Title: Undergraduate Will Study Infectious Disease With Churchill Scholarship
Eric Mooring (C’13) is one of 14 winners nationwide to win the Churchill Scholarship to study at the University of Cambridge next year.
A Georgetown senior who hopes one day to help control infectious disease in animals and humans has won a prestigious Churchill Scholarship to study in England.
Eric Mooring (C’13), an environmental biology and government double major with a minor in mathematics, is one of only 14 winners nationwide to win the scholarship from the Winston Churchill Foundation of the United States.
Welcoming Challenge
Named after the World War II British prime minister, the Churchill Scholarship allows students to pursue graduate research programs in engineering, mathematics and biological and physical sciences for one year at the University of Cambridge. The scholarship covers tuition, living expenses and travel and is worth more than $60,000.
Mooring thanked Georgetown’s Office of Fellowships and Awards for helping him with the scholarship process.
“The highest praise I can give them is that they have challenged me to be a better student and better communicator,” he said.
Understanding Dynamics of Disease
Mooring, who plans on pursuing a master of philosophy degree in veterinary science, is Georgetown’s third Churchill scholar. Iga Wegorzewska (C’04) won the award in 2004 and Cara Marie Manlandro (C’06) in 2006.
While at Cambridge, Mooring will work in the Disease Dynamics Unit led by professor James Wood whose laboratory studies the transmission and dynamics of viruses in the African straw-colored fruit bat.

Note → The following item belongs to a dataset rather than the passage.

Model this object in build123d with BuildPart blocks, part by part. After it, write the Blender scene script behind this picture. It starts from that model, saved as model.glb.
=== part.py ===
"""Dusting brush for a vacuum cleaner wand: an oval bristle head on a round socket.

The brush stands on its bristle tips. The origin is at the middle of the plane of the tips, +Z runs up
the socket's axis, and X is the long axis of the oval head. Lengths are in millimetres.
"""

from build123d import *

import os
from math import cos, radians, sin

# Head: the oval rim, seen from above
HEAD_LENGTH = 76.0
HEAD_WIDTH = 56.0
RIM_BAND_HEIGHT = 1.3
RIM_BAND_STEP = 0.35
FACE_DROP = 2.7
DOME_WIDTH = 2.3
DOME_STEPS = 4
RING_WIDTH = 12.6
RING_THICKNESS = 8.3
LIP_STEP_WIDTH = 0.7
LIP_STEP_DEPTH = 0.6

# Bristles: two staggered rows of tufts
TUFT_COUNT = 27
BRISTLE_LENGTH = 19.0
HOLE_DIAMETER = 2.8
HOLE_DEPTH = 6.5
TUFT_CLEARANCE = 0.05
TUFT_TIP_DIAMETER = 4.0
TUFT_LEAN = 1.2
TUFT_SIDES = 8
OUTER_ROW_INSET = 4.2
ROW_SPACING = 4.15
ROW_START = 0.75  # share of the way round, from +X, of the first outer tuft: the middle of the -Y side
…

One of the illnesses – henipavirus – is found in Southeast Asia and Australia and can be lethal in humans.
“We need to understand disease dynamics in wildlife to better understand – and perhaps even prevent – the so-called ‘spillover’ of diseases from wildlife into human populations,” he said.
No Better Place
Georgetown is a community. … I don’t think I foresaw that the faculty I’ve gotten to know … would truly make Georgetown a home away from home for me.”
—Eric Mooring (C’13), Churchill Scholarship Winner
The Lincoln, Neb., native said studying biology and government at a university with deep international ties drew him to Georgetown and Washington, D.C.
“There’s no better place to be if you are interested in government and international affairs,” he explained. “In terms of science … the Smithsonian and the NIH are great resources too.”
While at Georgetown, Mooring worked with numerous faculty members on their research, including Shweta Bansal, assistant professor of biology, on understanding how flu vaccinations influence community immunity levels.
“Eric is both scientifically curious and dedicated,” Bansal said. “[His] work on this topic is novel and important toward developing effective public health strategies to control the morbidity and mortality caused by influenza epidemics and pandemics.”
He also worked with Gina Wimp, an assistant professor of biology, on the growth and decay of salt marsh grasses and with assistant professor of government Daniel Hopkins on literature reviews involving topics such as climate change.
Home Away from Home
“Georgetown is a community,” he said. “… I don’t think I foresaw that the faculty I’ve gotten to know … would truly make Georgetown a home away from home for me.”
Mooring was a member of the university’s Undergraduate Research Ambassadors group, which works to promote research to fellow undergraduates and university officials, and the Howard Hughes Research Scholars program.
He also tutored local middle- and high-school students in math and science with the Georgetown University Math and Science Hands-On Enrichment program (GUMSHOE).
“I have been fortunate to have the opportunity to work with young people in D.C. and share my enthusiasm for mathematics,” he said.
Broadening Experience
Mooring studied abroad during his junior year at the University of Botswana, where he took a range of classes relating to African biology and international relations and volunteered with the Botswana-Harvard AIDS Institute Partnership.
The experience included living with a host family, which he says had a positive impact on his time abroad.
“That was an especially rewarding part of the experience,” he said. “[It] afforded me the opportunity to meet a broader array of people than I probably would have if I had just lived at the University of Botswana.”